Tuesday, March 01, 2005

 

War

I haven't posted much, if at all, about the war.

Last spring, I failed a student for plagiarism. He went to Iraq at the end of May, his second time over there. I don't know whether he's alive or dead.

Yesterday, one of my favorite students came to my office to apologize for missing so many classes. He's in the Reserves. He expects to be sent to Iraq at the beginning of the summer.

Today, a female student came to me after class to tell me that one of her close friends left for Iraq today, that he doesn't speak to his parents and she is all he has, so if he calls she will leave class. She was crying.

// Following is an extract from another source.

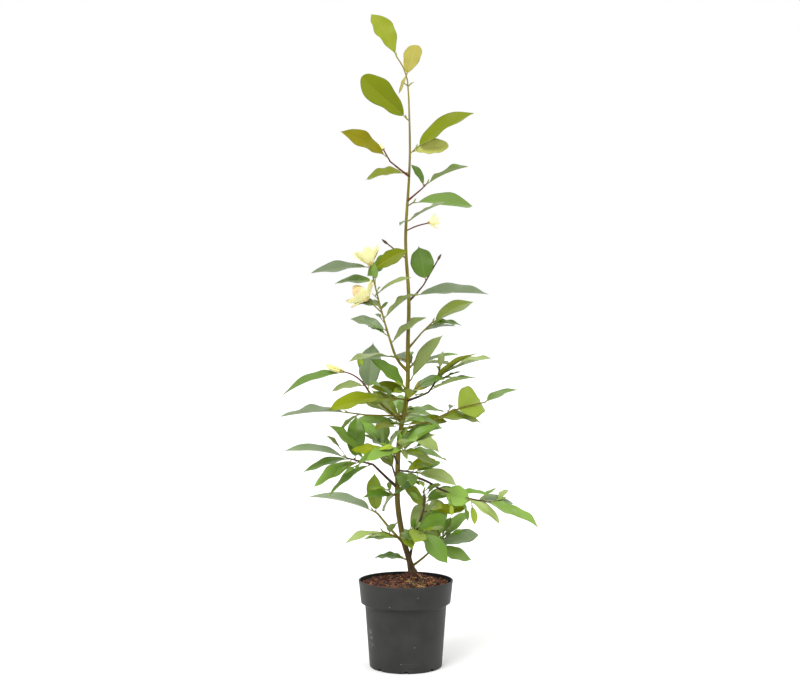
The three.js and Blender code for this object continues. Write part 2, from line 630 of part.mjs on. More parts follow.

This is what the war is to me. And I can't think about it in terms of politics or what is most advantageous for this country or for other countries or whatever. What I think about are my students - most of whom are working class and who got into the military as a way to get an education. These are not the privileged few who go to prestigious military academies and get tracked into officer jobs and stationed in Germany but rather the kids who join up because they have no other options or don't believe they have other options and end up coming home maimed or dead. These are kids whose parents don't help them out with school; these are kids who work two and three jobs to manage. And some of these "kids" have families of their own - kids, wives, husbands.

It is impossible for me to understand the justification for sending them to Iraq to fight. And no, the argument that they knew what they were getting into does not cut it for me because it erases the way that the social and economic conditions of this country make that "choice" one of necessity rather than one of preference.